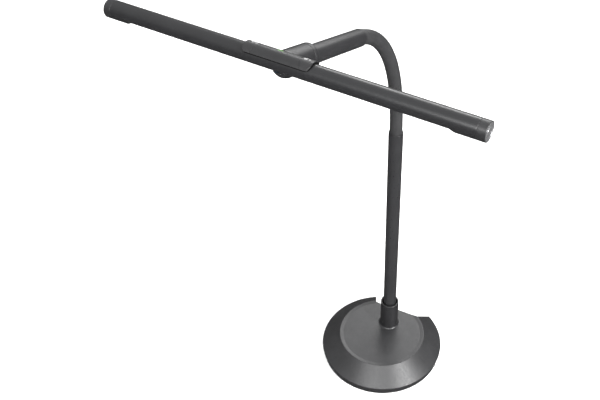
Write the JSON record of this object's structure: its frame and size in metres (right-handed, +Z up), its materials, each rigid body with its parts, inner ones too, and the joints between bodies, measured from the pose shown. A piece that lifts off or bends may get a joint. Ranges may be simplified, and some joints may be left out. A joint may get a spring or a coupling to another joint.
{
  "type": "piano lamp",
  "caption": "Piano lamp with a long tubular light bar, bendable neck, twisting hub, press keys on a raised panel, slim pole and heavy notched round base.",
  "frame": {"origin": "middle of the round base, on the pad's face that stands on the table", "axes": "+Z up through the pole's direction, +X along the light bar to its right end, -Y to the front, where the bar hangs out over the music"},
  "size_m": [0.447, 0.3297, 0.7031],
  "materials": {
    "base_paint": "fine-textured matte black powder coat",
    "ballast_iron": "raw cast",
    "plate_steel": "zinc plated",
    "steel": "machined",
    "pad_rubber": "matte foam rubber",
    "collar_black": "satin black",
    "pole_paint": "satin black powder coat",
    "nipple_brass": "machined",
    "inlet_plastic": "black",
    "lead_pvc": "black cable sheath",
    "neck_rubber": "smooth matte rubber sheath",
    "ball_steel": "drawn",
    "socket_plastic": "black",
    "sleeve_black": "satin black anodised",
    "plug_aluminium": "turned",
    "hub_black": "fine matte black",
    "bush_plastic": "natural acetal",
    "tube_black": "satin black anodised",
    "board_white": "white circuit board",
    "led_phosphor": "yellow phosphor",
    "diffuser_opal": "opal",
    "cap_black": "satin black",
    "disc_grey": "turned, satin grey",
    "board_green": "green circuit board",
    "switch_black": "black",
    "panel_black": "satin black",
    "frame_black": "matte black",
    "key_black": "satin black",
    "lens_green": "green translucent"
  },
  "bodies": {
    "stand": {"base_shell": "base_paint", "ballast": "ballast_iron", "base_plate": "plate_steel", "base_screws": "steel", "foot_pad": "pad_rubber", "collar": "collar_black", "pole": "pole_paint", "pole_plug": "plug_aluminium", "pole_nipple": "nipple_brass", "nipple_nut": "steel", "nipple_washer": "steel", "power_inlet": "inlet_plastic", "inlet_nut": "steel", "supply_lead": "lead_pvc", "neck_socket": "socket_plastic", "neck_ball_1": "ball_steel"},
    "neck_1": {"neck_link_1": "neck_rubber"},
    "knuckle_2": {"neck_ball_2": "ball_steel"},
    "neck_2": {"neck_link_2": "neck_rubber", "neck_ball_3": "ball_steel"},
    "neck_3": {"neck_link_3": "neck_rubber"},
    "knuckle_4": {"neck_ball_4": "ball_steel"},
    "neck_4": {"neck_link_4": "neck_rubber", "neck_ball_5": "ball_steel"},
    "neck_5": {"neck_link_5": "neck_rubber"},
    "knuckle_6": {"neck_ball_6": "ball_steel"},
    "neck_6": {"neck_link_6": "neck_rubber", "neck_ball_7": "ball_steel"},
    "neck_7": {"neck_link_7": "neck_rubber"},
    "knuckle_8": {"neck_ball_8": "ball_steel"},
    "arm": {"neck_plug": "socket_plastic", "arm_sleeve": "sleeve_black", "sleeve_plug": "plug_aluminium", "pivot_tube": "steel", "pivot_nut": "steel", "pivot_washer": "steel", "friction_washer": "bush_plastic", "arm_lead": "lead_pvc"},
    "light_bar": {"hub_body": "hub_black", "hub_ring": "hub_black", "hub_bush_front": "bush_plastic", "hub_bush_rear": "bush_plastic", "hub_screws": "steel", "bar_tube": "tube_black", "led_board": "board_white", "leds": "led_phosphor", "diffuser": "diffuser_opal", "end_cap_left": "cap_black", "end_cap_right": "cap_black", "end_disc_left": "disc_grey", "end_disc_right": "disc_grey", "control_board": "board_green", "switches": "switch_black", "panel_frame": "frame_black", "centre_plate": "panel_black", "indicator_lens": "lens_green"},
    "key_left": {"key_left": "key_black"},
    "key_right": {"key_right": "key_black"}
  },
  "joints": [
    {"name": "neck_bend_1", "type": "hinge", "parent": "stand", "child": "neck_1", "pos_m": [0, 0.0254, 0.452], "axis": [1, 0, 0], "range_deg": [-3, 5.3]},
    {"name": "neck_bend_2", "type": "hinge", "parent": "neck_1", "child": "knuckle_2", "pos_m": [0, 0.02379, 0.48276], "axis": [1, 0, 0], "range_deg": [-4.75, 5.3]},
    {"name": "neck_sway_2", "type": "hinge", "parent": "knuckle_2", "child": "neck_2", "pos_m": [0, 0.02379, 0.48276], "axis": [0, -0.9956, -0.0937], "range_deg": [-7.5, 7.5]},
    {"name": "neck_bend_3", "type": "hinge", "parent": "neck_2", "child": "neck_3", "pos_m": [0, 0.01963, 0.51328], "axis": [1, 0, 0], "range_deg": [-6.5, 5.3]},
    {"name": "neck_bend_4", "type": "hinge", "parent": "neck_3", "child": "knuckle_4", "pos_m": [0, 0.01205, 0.54313], "axis": [1, 0, 0], "range_deg": [-8.25, 5.3]},
    {"name": "neck_sway_4", "type": "hinge", "parent": "knuckle_4", "child": "neck_4", "pos_m": [0, 0.01205, 0.54313], "axis": [0, -0.949, -0.3152], "range_deg": [-7.5, 7.5]},
    {"name": "neck_bend_5", "type": "hinge", "parent": "neck_4", "child": "neck_5", "pos_m": [0, 0.00027, 0.57158], "axis": [1, 0, 0], "range_deg": [-10, 5.3]},
    {"name": "neck_bend_6", "type": "hinge", "parent": "neck_5", "child": "knuckle_6", "pos_m": [0, -0.01628, 0.59756], "axis": [1, 0, 0], "range_deg": [-11.75, 5.3]},
    {"name": "neck_sway_6", "type": "hinge", "parent": "knuckle_6", "child": "neck_6", "pos_m": [0, -0.01628, 0.59756], "axis": [0, -0.784, -0.6208], "range_deg": [-7.5, 7.5]},
    {"name": "neck_bend_7", "type": "hinge", "parent": "neck_6", "child": "neck_7", "pos_m": [0, -0.03777, 0.61962], "axis": [1, 0, 0], "range_deg": [-13.5, 5.3]},
    {"name": "neck_bend_8", "type": "hinge", "parent": "neck_7", "child": "knuckle_8", "pos_m": [0, -0.06382, 0.63606], "axis": [1, 0, 0], "range_deg": [-15.25, 5.3]},
    {"name": "neck_sway_8", "type": "hinge", "parent": "knuckle_8", "child": "arm", "pos_m": [0, -0.06382, 0.63606], "axis": [0, -0.4167, -0.9091], "range_deg": [-7.5, 7.5]},
    {"name": "bar_twist", "type": "hinge", "parent": "arm", "child": "light_bar", "pos_m": [0, -0.23118, 0.68722], "axis": [0, -0.9563, 0.2924], "range_deg": [-90, 90]},
    {"name": "key_left_press", "type": "slide", "parent": "light_bar", "child": "key_left", "axis": [0, -0.2924, -0.9563], "range_m": [0, 0.0005], "stiffness_N_per_m": 1500},
    {"name": "key_right_press", "type": "slide", "parent": "light_bar", "child": "key_right", "axis": [0, -0.2924, -0.9563], "range_m": [0, 0.0005], "stiffness_N_per_m": 1500}
  ]
}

• Written instruction:
The data above must be returned in full, exactly as written.

• Task output:
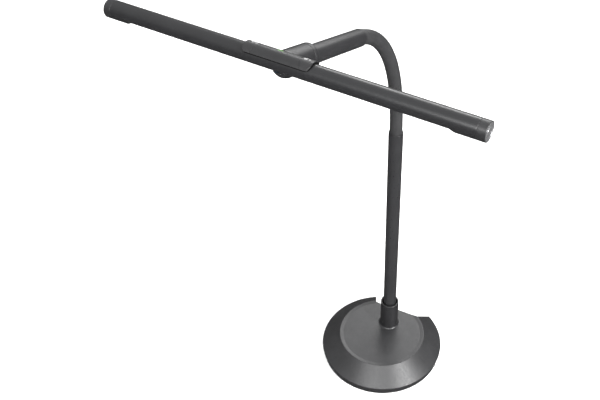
Write the JSON record of this object's structure: its frame and size in metres (right-handed, +Z up), its materials, each rigid body with its parts, inner ones too, and the joints between bodies, measured from the pose shown. A piece that lifts off or bends may get a joint. Ranges may be simplified, and some joints may be left out. A joint may get a spring or a coupling to another joint.
{
  "type": "piano lamp",
  "caption": "Piano lamp with a long tubular light bar, bendable neck, twisting hub, press keys on a raised panel, slim pole and heavy notched round base.",
  "frame": {"origin": "middle of the round base, on the pad's face that stands on the table", "axes": "+Z up through the pole's direction, +X along the light bar to its right end, -Y to the front, where the bar hangs out over the music"},
  "size_m": [0.447, 0.3297, 0.7031],
  "materials": {
    "base_paint": "fine-textured matte black powder coat",
    "ballast_iron": "raw cast",
    "plate_steel": "zinc plated",
    "steel": "machined",
    "pad_rubber": "matte foam rubber",
    "collar_black": "satin black",
    "pole_paint": "satin black powder coat",
    "nipple_brass": "machined",
    "inlet_plastic": "black",
    "lead_pvc": "black cable sheath",
    "neck_rubber": "smooth matte rubber sheath",
    "ball_steel": "drawn",
    "socket_plastic": "black",
    "sleeve_black": "satin black anodised",
    "plug_aluminium": "turned",
    "hub_black": "fine matte black",
    "bush_plastic": "natural acetal",
    "tube_black": "satin black anodised",
    "board_white": "white circuit board",
    "led_phosphor": "yellow phosphor",
    "diffuser_opal": "opal",
    "cap_black": "satin black",
    "disc_grey": "turned, satin grey",
    "board_green": "green circuit board",
    "switch_black": "black",
    "panel_black": "satin black",
    "frame_black": "matte black",
    "key_black": "satin black",
    "lens_green": "green translucent"
  },
  "bodies": {
    "stand": {"base_shell": "base_paint", "ballast": "ballast_iron", "base_plate": "plate_steel", "base_screws": "steel", "foot_pad": "pad_rubber", "collar": "collar_black", "pole": "pole_paint", "pole_plug": "plug_aluminium", "pole_nipple": "nipple_brass", "nipple_nut": "steel", "nipple_washer": "steel", "power_inlet": "inlet_plastic", "inlet_nut": "steel", "supply_lead": "lead_pvc", "neck_socket": "socket_plastic", "neck_ball_1": "ball_steel"},
    "neck_1": {"neck_link_1": "neck_rubber"},
    "knuckle_2": {"neck_ball_2": "ball_steel"},
    "neck_2": {"neck_link_2": "neck_rubber", "neck_ball_3": "ball_steel"},
    "neck_3": {"neck_link_3": "neck_rubber"},
    "knuckle_4": {"neck_ball_4": "ball_steel"},
    "neck_4": {"neck_link_4": "neck_rubber", "neck_ball_5": "ball_steel"},
    "neck_5": {"neck_link_5": "neck_rubber"},
    "knuckle_6": {"neck_ball_6": "ball_steel"},
    "neck_6": {"neck_link_6": "neck_rubber", "neck_ball_7": "ball_steel"},
    "neck_7": {"neck_link_7": "neck_rubber"},
    "knuckle_8": {"neck_ball_8": "ball_steel"},
    "arm": {"neck_plug": "socket_plastic", "arm_sleeve": "sleeve_black", "sleeve_plug": "plug_aluminium", "pivot_tube": "steel", "pivot_nut": "steel", "pivot_washer": "steel", "friction_washer": "bush_plastic", "arm_lead": "lead_pvc"},
    "light_bar": {"hub_body": "hub_black", "hub_ring": "hub_black", "hub_bush_front": "bush_plastic", "hub_bush_rear": "bush_plastic", "hub_screws": "steel", "bar_tube": "tube_black", "led_board": "board_white", "leds": "led_phosphor", "diffuser": "diffuser_opal", "end_cap_left": "cap_black", "end_cap_right": "cap_black", "end_disc_left": "disc_grey", "end_disc_right": "disc_grey", "control_board": "board_green", "switches": "switch_black", "panel_frame": "frame_black", "centre_plate": "panel_black", "indicator_lens": "lens_green"},
    "key_left": {"key_left": "key_black"},
    "key_right": {"key_right": "key_black"}
  },
  "joints": [
    {"name": "neck_bend_1", "type": "hinge", "parent": "stand", "child": "neck_1", "pos_m": [0, 0.0254, 0.452], "axis": [1, 0, 0], "range_deg": [-3, 5.3]},
    {"name": "neck_bend_2", "type": "hinge", "parent": "neck_1", "child": "knuckle_2", "pos_m": [0, 0.02379, 0.48276], "axis": [1, 0, 0], "range_deg": [-4.75, 5.3]},
    {"name": "neck_sway_2", "type": "hinge", "parent": "knuckle_2", "child": "neck_2", "pos_m": [0, 0.02379, 0.48276], "axis": [0, -0.9956, -0.0937], "range_deg": [-7.5, 7.5]},
    {"name": "neck_bend_3", "type": "hinge", "parent": "neck_2", "child": "neck_3", "pos_m": [0, 0.01963, 0.51328], "axis": [1, 0, 0], "range_deg": [-6.5, 5.3]},
    {"name": "neck_bend_4", "type": "hinge", "parent": "neck_3", "child": "knuckle_4", "pos_m": [0, 0.01205, 0.54313], "axis": [1, 0, 0], "range_deg": [-8.25, 5.3]},
    {"name": "neck_sway_4", "type": "hinge", "parent": "knuckle_4", "child": "neck_4", "pos_m": [0, 0.01205, 0.54313], "axis": [0, -0.949, -0.3152], "range_deg": [-7.5, 7.5]},
    {"name": "neck_bend_5", "type": "hinge", "parent": "neck_4", "child": "neck_5", "pos_m": [0, 0.00027, 0.57158], "axis": [1, 0, 0], "range_deg": [-10, 5.3]},
    {"name": "neck_bend_6", "type": "hinge", "parent": "neck_5", "child": "knuckle_6", "pos_m": [0, -0.01628, 0.59756], "axis": [1, 0, 0], "range_deg": [-11.75, 5.3]},
    {"name": "neck_sway_6", "type": "hinge", "parent": "knuckle_6", "child": "neck_6", "pos_m": [0, -0.01628, 0.59756], "axis": [0, -0.784, -0.6208], "range_deg": [-7.5, 7.5]},
    {"name": "neck_bend_7", "type": "hinge", "parent": "neck_6", "child": "neck_7", "pos_m": [0, -0.03777, 0.61962], "axis": [1, 0, 0], "range_deg": [-13.5, 5.3]},
    {"name": "neck_bend_8", "type": "hinge", "parent": "neck_7", "child": "knuckle_8", "pos_m": [0, -0.06382, 0.63606], "axis": [1, 0, 0], "range_deg": [-15.25, 5.3]},
    {"name": "neck_sway_8", "type": "hinge", "parent": "knuckle_8", "child": "arm", "pos_m": [0, -0.06382, 0.63606], "axis": [0, -0.4167, -0.9091], "range_deg": [-7.5, 7.5]},
    {"name": "bar_twist", "type": "hinge", "parent": "arm", "child": "light_bar", "pos_m": [0, -0.23118, 0.68722], "axis": [0, -0.9563, 0.2924], "range_deg": [-90, 90]},
    {"name": "key_left_press", "type": "slide", "parent": "light_bar", "child": "key_left", "axis": [0, -0.2924, -0.9563], "range_m": [0, 0.0005], "stiffness_N_per_m": 1500},
    {"name": "key_right_press", "type": "slide", "parent": "light_bar", "child": "key_right", "axis": [0, -0.2924, -0.9563], "range_m": [0, 0.0005], "stiffness_N_per_m": 1500}
  ]
}